Who is most involved in this level of evaluation?
In Level 3, researchers evaluate users’ attitudes and behaviors using quantitative and/or qualitative methods. Contributors are often trained in behavioral science, social psychology, public health, or behavioral economics. They should have a mix of quantitative and qualitative skills, or be knowledgeable enough to support a multi-methods team using:
Quantitative approaches (analyzing logs, surveys, and conversation data) to infer users’ state or traits. These approaches measure constructs such as knowledge, beliefs, intention, norms, feelings, behaviors, etc.
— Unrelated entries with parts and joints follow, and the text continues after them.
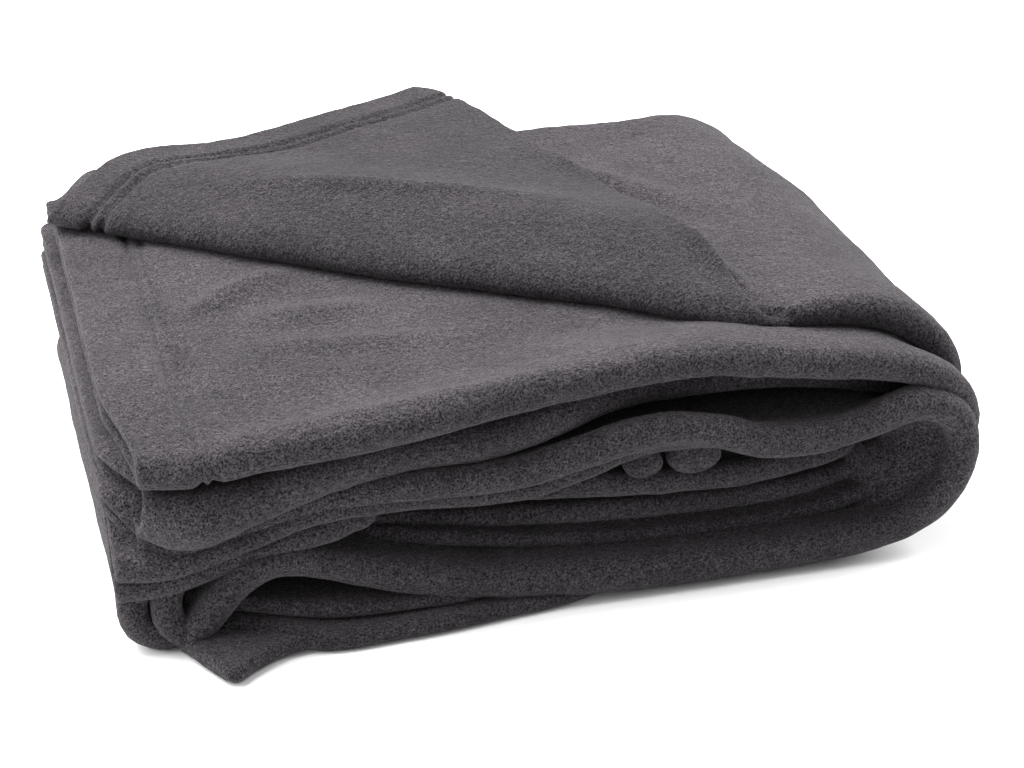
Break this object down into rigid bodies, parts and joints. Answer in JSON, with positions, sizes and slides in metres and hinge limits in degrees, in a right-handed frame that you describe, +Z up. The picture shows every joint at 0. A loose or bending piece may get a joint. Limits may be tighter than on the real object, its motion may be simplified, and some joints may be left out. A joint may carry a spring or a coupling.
{
  "type": "folded throw blanket",
  "caption": "Plush throw folded into a low stack with rounded end folds, stacked front folds and a top corner turned back along a diagonal.",
  "frame": {"origin": "centre of the stack's flat underside, midway across the width from hems to end folds and midway across the depth", "axes": "+X points to the rounded end folds, -Y to the rounded front folds, +Z up"},
  "size_m": [0.4482, 0.422, 0.1333],
  "materials": {
    "plush": "deep soft pile with a velvet sheen, charcoal grey",
    "hem": "the same pile, doubled and stitched down flat",
    "thread": "matt sewing thread sunk in the pile"
  },
  "bodies": {
    "lower_half": {"bottom_strip_lower_leaf": "plush", "bottom_strip_upper_leaf": "plush", "second_strip_lower_leaf": "plush", "second_strip_upper_leaf": "plush", "left_fold_outer": "plush", "left_fold_inner": "plush", "outer_end_fold": "plush", "inner_end_fold": "plush", "bottom_corner": "plush"},
    "upper_half": {"third_strip_lower_leaf": "plush", "third_strip_upper_leaf": "plush", "third_strip_lower_hem": "hem", "third_strip_upper_hem": "hem", "top_strip_lower_leaf": "plush", "top_strip_hem": "hem", "top_strip_hem_stitches": "thread", "top_strip_upper_leaf": "plush", "diagonal_fold": "plush", "inner_roll_left": "plush", "inner_roll_right": "plush"},
    "turned_corner": {"turned_corner_leaf": "plush", "turned_corner_hem": "hem", "turned_corner_outer_stitches": "thread", "turned_corner_inner_stitches": "thread"}
  },
  "joints": [
    {"name": "upper_half_opening", "type": "hinge", "parent": "lower_half", "child": "upper_half", "pos_m": [0.1625, 0, 0.067], "axis": [0, 1, 0], "range_deg": [0, 180], "deforming": ["outer_end_fold", "inner_end_fold"]},
    {"name": "corner_unfolding", "type": "hinge", "parent": "upper_half", "child": "turned_corner", "pos_m": [-0.22, 0.12, 0.1229], "axis": [0.8616, -0.5075, 0], "range_deg": [0, 178], "deforming": ["diagonal_fold"]}
  ]
}
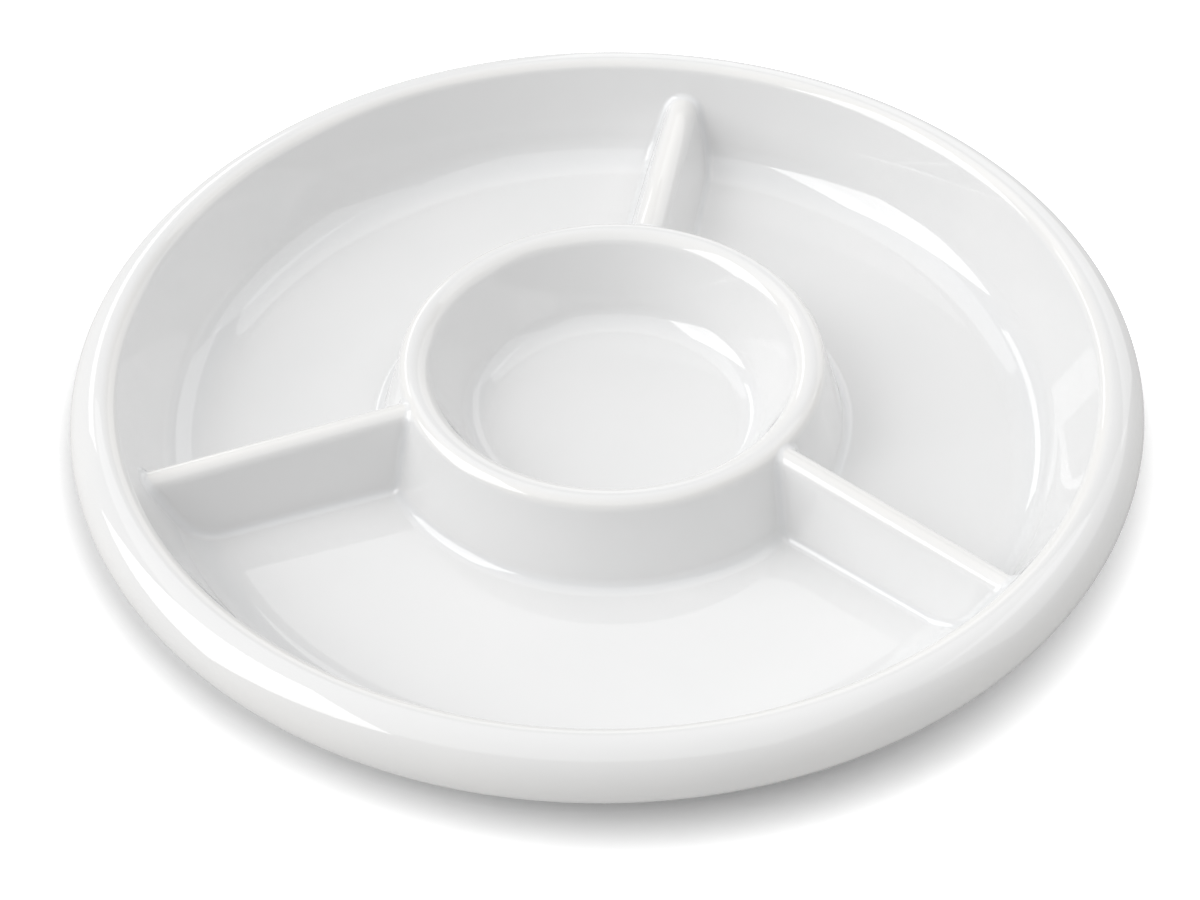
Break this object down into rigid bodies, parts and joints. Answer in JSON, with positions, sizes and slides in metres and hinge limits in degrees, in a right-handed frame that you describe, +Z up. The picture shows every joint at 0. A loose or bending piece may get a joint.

Qualitative approaches (interviews, focus groups, usability tests, and ethnographic methods) to understand how users interact with a product. These approaches help researchers validate assumptions, understand mechanisms, surface unintended effects, and expose contextual or environmental drivers of user pain points.
User Researchers
Data Scientists / Engineers
Develop and apply evaluation methods with the proper measurement tools
Build and deploy surveys and experiments within the product Support the design of A/B tests and randomized experiments
Why is this level of evaluation important?
Once an AI system is functioning as expected (Level 1), and the product is engaging users as intended (Level 2), we can ask a deeper question: Is the product influencing how users think, feel, or act—and in ways that advance a development outcome of interest?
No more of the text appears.